> WHAT THIS TASK INVOLVES
Please quote every line word for word.

___ DATA PROVIDED ___

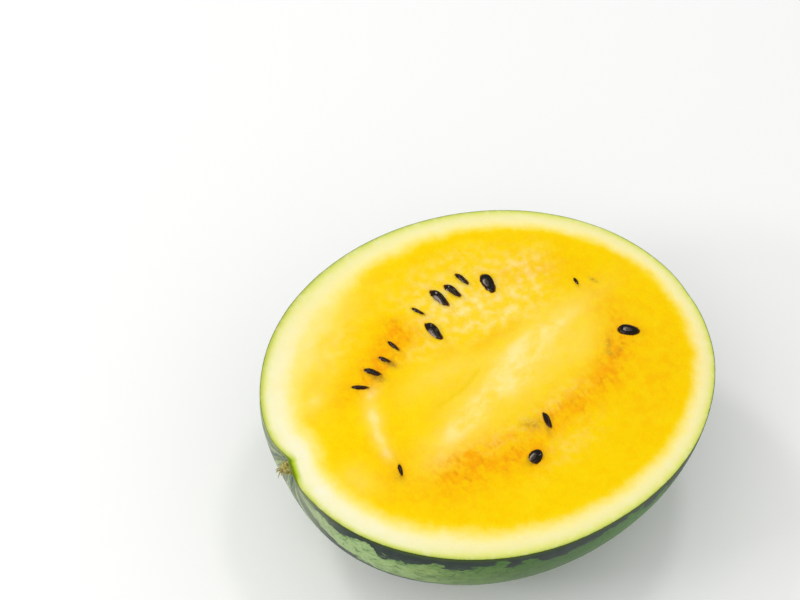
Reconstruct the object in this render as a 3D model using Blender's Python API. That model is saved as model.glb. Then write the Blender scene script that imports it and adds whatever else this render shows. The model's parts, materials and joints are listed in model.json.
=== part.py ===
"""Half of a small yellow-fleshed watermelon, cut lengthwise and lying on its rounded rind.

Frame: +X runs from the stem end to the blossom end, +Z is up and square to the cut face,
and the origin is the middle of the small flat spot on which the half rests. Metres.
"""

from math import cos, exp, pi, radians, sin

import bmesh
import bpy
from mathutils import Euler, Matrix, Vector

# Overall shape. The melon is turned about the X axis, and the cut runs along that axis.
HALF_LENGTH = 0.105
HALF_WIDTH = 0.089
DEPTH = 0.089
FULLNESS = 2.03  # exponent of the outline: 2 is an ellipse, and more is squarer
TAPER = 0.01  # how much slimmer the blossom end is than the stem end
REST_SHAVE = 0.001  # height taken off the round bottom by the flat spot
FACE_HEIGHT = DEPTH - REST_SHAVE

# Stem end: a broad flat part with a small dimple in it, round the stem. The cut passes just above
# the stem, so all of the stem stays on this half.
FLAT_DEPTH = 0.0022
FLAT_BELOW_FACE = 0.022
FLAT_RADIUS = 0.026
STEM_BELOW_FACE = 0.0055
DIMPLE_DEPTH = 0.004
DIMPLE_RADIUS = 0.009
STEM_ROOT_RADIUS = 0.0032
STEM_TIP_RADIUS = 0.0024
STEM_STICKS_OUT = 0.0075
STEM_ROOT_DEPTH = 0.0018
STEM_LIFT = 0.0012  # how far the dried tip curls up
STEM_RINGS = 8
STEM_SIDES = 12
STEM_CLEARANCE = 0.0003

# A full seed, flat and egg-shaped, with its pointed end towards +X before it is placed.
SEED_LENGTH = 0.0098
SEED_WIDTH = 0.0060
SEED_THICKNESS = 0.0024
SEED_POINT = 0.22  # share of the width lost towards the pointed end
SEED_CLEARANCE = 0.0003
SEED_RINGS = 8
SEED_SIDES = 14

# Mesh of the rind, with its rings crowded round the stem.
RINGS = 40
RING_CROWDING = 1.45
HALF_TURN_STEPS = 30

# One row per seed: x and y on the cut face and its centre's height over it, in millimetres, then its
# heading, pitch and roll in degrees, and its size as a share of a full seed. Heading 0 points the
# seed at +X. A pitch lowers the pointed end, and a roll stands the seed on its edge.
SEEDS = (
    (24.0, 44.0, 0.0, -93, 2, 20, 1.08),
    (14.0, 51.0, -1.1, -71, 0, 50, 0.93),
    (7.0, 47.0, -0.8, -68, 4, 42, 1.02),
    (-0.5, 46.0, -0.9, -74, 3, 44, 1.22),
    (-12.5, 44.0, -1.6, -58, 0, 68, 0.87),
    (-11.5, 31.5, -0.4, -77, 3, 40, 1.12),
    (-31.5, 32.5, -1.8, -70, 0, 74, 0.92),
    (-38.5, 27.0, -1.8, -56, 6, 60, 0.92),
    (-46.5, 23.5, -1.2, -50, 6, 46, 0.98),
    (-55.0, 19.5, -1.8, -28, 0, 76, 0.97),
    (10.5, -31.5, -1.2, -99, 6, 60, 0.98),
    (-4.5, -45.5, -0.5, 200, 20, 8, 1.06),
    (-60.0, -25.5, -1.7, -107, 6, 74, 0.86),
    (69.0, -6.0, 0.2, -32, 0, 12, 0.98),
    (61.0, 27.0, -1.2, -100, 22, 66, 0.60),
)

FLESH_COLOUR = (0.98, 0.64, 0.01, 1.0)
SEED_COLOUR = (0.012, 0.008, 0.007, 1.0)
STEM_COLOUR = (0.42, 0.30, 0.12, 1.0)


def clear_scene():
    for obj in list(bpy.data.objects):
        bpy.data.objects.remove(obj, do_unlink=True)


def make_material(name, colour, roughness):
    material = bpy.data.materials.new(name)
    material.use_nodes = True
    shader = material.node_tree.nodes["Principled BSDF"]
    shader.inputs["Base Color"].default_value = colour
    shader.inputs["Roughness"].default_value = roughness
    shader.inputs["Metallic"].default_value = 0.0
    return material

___

> RESULT OF THIS EXERCISE
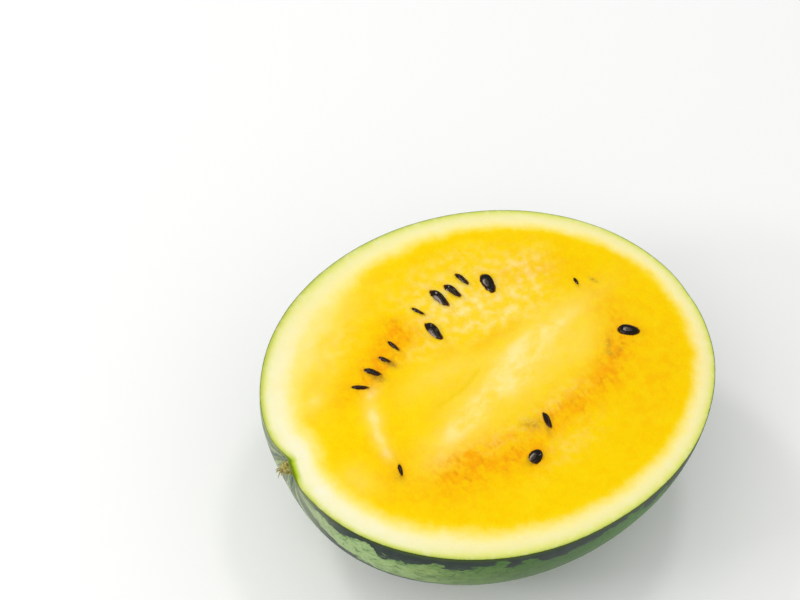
Reconstruct the object in this render as a 3D model using Blender's Python API. That model is saved as model.glb. Then write the Blender scene script that imports it and adds whatever else this render shows. The model's parts, materials and joints are listed in model.json.
=== part.py ===
"""Half of a small yellow-fleshed watermelon, cut lengthwise and lying on its rounded rind.

Frame: +X runs from the stem end to the blossom end, +Z is up and square to the cut face,
and the origin is the middle of the small flat spot on which the half rests. Metres.
"""

from math import cos, exp, pi, radians, sin

import bmesh
import bpy
from mathutils import Euler, Matrix, Vector

# Overall shape. The melon is turned about the X axis, and the cut runs along that axis.
HALF_LENGTH = 0.105
HALF_WIDTH = 0.089
DEPTH = 0.089
FULLNESS = 2.03  # exponent of the outline: 2 is an ellipse, and more is squarer
TAPER = 0.01  # how much slimmer the blossom end is than the stem end
REST_SHAVE = 0.001  # height taken off the round bottom by the flat spot
FACE_HEIGHT = DEPTH - REST_SHAVE

# Stem end: a broad flat part with a small dimple in it, round the stem. The cut passes just above
# the stem, so all of the stem stays on this half.
FLAT_DEPTH = 0.0022
FLAT_BELOW_FACE = 0.022
FLAT_RADIUS = 0.026
STEM_BELOW_FACE = 0.0055
DIMPLE_DEPTH = 0.004
DIMPLE_RADIUS = 0.009
STEM_ROOT_RADIUS = 0.0032
STEM_TIP_RADIUS = 0.0024
STEM_STICKS_OUT = 0.0075
STEM_ROOT_DEPTH = 0.0018
STEM_LIFT = 0.0012  # how far the dried tip curls up
STEM_RINGS = 8
STEM_SIDES = 12
STEM_CLEARANCE = 0.0003

# A full seed, flat and egg-shaped, with its pointed end towards +X before it is placed.
SEED_LENGTH = 0.0098
SEED_WIDTH = 0.0060
SEED_THICKNESS = 0.0024
SEED_POINT = 0.22  # share of the width lost towards the pointed end
SEED_CLEARANCE = 0.0003
SEED_RINGS = 8
SEED_SIDES = 14

# Mesh of the rind, with its rings crowded round the stem.
RINGS = 40
RING_CROWDING = 1.45
HALF_TURN_STEPS = 30

# One row per seed: x and y on the cut face and its centre's height over it, in millimetres, then its
# heading, pitch and roll in degrees, and its size as a share of a full seed. Heading 0 points the
# seed at +X. A pitch lowers the pointed end, and a roll stands the seed on its edge.
SEEDS = (
    (24.0, 44.0, 0.0, -93, 2, 20, 1.08),
    (14.0, 51.0, -1.1, -71, 0, 50, 0.93),
    (7.0, 47.0, -0.8, -68, 4, 42, 1.02),
    (-0.5, 46.0, -0.9, -74, 3, 44, 1.22),
    (-12.5, 44.0, -1.6, -58, 0, 68, 0.87),
    (-11.5, 31.5, -0.4, -77, 3, 40, 1.12),
    (-31.5, 32.5, -1.8, -70, 0, 74, 0.92),
    (-38.5, 27.0, -1.8, -56, 6, 60, 0.92),
    (-46.5, 23.5, -1.2, -50, 6, 46, 0.98),
    (-55.0, 19.5, -1.8, -28, 0, 76, 0.97),
    (10.5, -31.5, -1.2, -99, 6, 60, 0.98),
    (-4.5, -45.5, -0.5, 200, 20, 8, 1.06),
    (-60.0, -25.5, -1.7, -107, 6, 74, 0.86),
    (69.0, -6.0, 0.2, -32, 0, 12, 0.98),
    (61.0, 27.0, -1.2, -100, 22, 66, 0.60),
)

FLESH_COLOUR = (0.98, 0.64, 0.01, 1.0)
SEED_COLOUR = (0.012, 0.008, 0.007, 1.0)
STEM_COLOUR = (0.42, 0.30, 0.12, 1.0)


def clear_scene():
    for obj in list(bpy.data.objects):
        bpy.data.objects.remove(obj, do_unlink=True)


def make_material(name, colour, roughness):
    material = bpy.data.materials.new(name)
    material.use_nodes = True
    shader = material.node_tree.nodes["Principled BSDF"]
    shader.inputs["Base Color"].default_value = colour
    shader.inputs["Roughness"].default_value = roughness
    shader.inputs["Metallic"].default_value = 0.0
    return material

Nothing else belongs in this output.